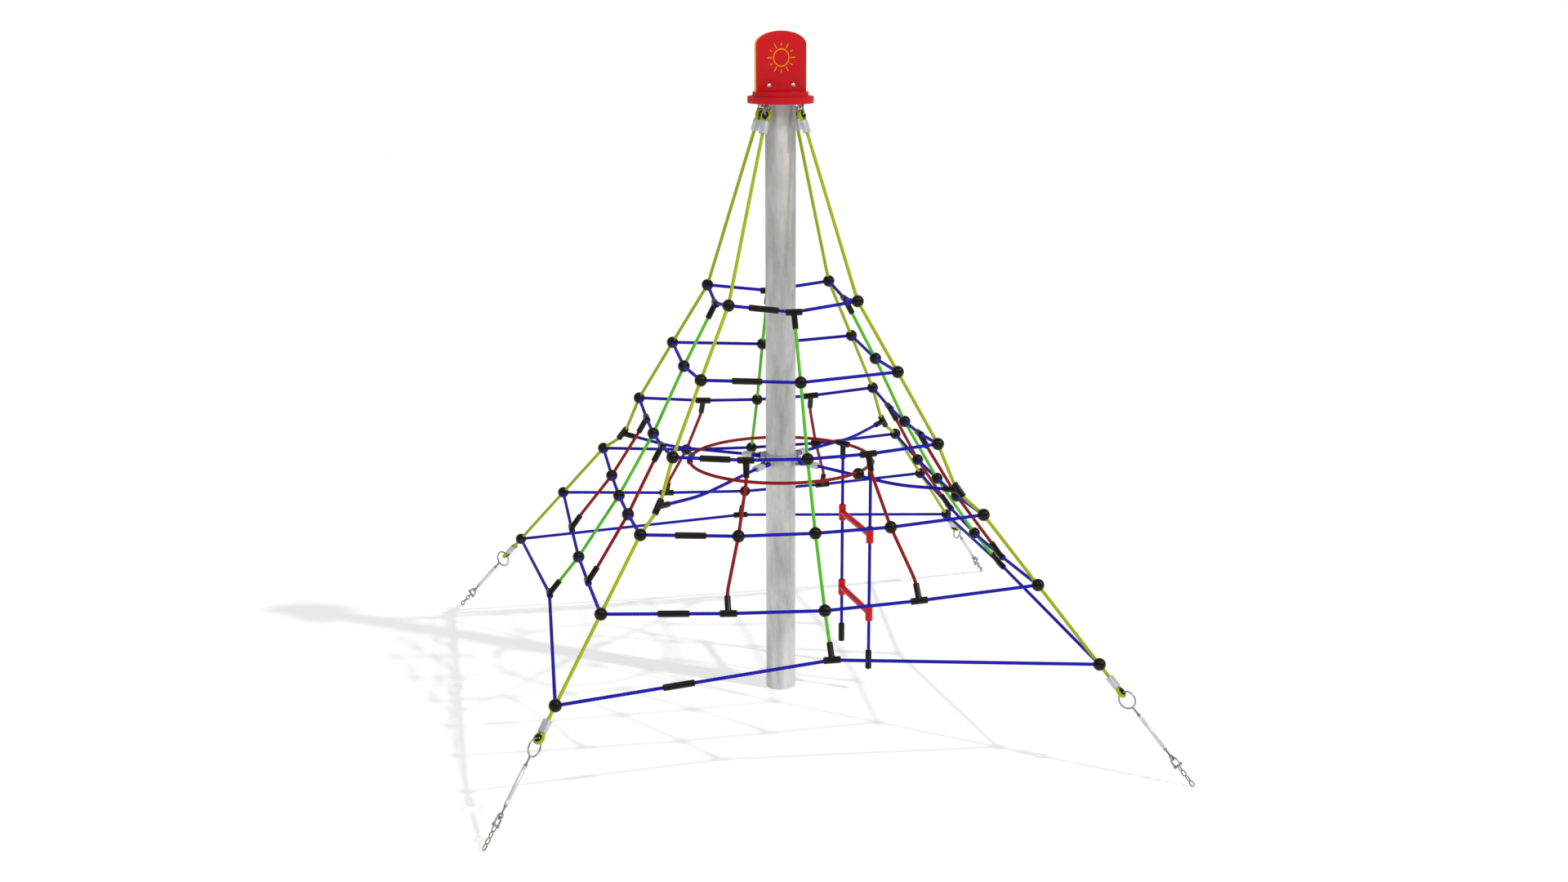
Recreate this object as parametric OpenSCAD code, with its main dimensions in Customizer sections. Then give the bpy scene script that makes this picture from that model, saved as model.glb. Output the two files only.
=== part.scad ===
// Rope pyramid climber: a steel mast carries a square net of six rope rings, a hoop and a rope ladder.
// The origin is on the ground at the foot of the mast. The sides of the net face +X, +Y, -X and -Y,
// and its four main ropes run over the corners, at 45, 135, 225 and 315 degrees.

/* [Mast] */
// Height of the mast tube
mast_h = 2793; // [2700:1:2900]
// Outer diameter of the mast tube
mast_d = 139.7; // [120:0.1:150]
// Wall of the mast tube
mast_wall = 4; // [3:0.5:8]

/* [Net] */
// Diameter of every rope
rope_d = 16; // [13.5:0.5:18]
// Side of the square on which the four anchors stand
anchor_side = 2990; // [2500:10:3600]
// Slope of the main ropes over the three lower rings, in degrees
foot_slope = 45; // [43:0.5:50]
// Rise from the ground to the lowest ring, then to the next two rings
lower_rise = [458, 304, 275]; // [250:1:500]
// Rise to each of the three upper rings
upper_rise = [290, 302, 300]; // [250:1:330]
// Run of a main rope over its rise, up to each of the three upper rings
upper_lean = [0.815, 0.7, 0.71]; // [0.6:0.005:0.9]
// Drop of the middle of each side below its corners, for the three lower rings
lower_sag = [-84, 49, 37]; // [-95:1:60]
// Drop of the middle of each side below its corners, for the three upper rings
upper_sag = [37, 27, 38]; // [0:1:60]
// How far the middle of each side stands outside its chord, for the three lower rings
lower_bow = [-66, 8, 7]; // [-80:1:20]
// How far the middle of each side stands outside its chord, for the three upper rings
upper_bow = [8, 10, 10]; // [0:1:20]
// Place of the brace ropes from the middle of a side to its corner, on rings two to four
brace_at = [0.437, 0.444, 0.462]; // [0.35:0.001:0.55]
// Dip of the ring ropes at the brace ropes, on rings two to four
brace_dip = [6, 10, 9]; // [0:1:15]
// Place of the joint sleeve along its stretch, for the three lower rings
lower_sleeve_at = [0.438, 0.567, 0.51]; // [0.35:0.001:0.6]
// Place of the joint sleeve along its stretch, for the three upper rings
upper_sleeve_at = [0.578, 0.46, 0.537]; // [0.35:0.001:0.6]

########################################

● **WHAT NEEDS TO BE DONE**
Set down the lines above as they stand, starting with the first line and ending with the line that contains "mast_wall = 4; // [3:0.5:8]".

● **ANSWER FOR THIS EXERCISE**
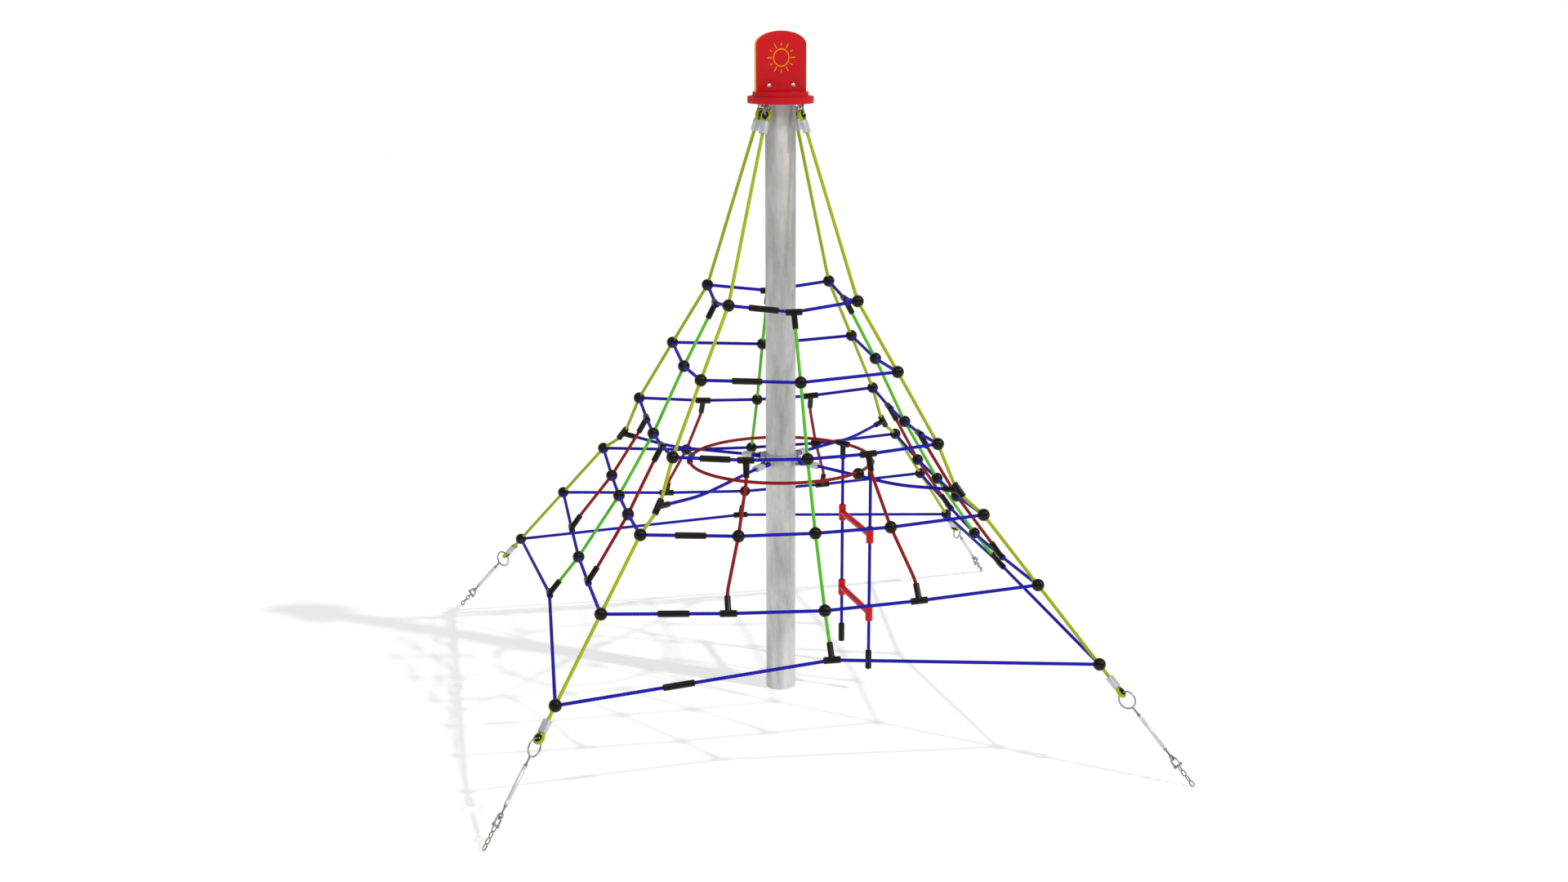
Recreate this object as parametric OpenSCAD code, with its main dimensions in Customizer sections. Then give the bpy scene script that makes this picture from that model, saved as model.glb. Output the two files only.
=== part.scad ===
// Rope pyramid climber: a steel mast carries a square net of six rope rings, a hoop and a rope ladder.
// The origin is on the ground at the foot of the mast. The sides of the net face +X, +Y, -X and -Y,
// and its four main ropes run over the corners, at 45, 135, 225 and 315 degrees.

/* [Mast] */
// Height of the mast tube
mast_h = 2793; // [2700:1:2900]
// Outer diameter of the mast tube
mast_d = 139.7; // [120:0.1:150]
// Wall of the mast tube
mast_wall = 4; // [3:0.5:8]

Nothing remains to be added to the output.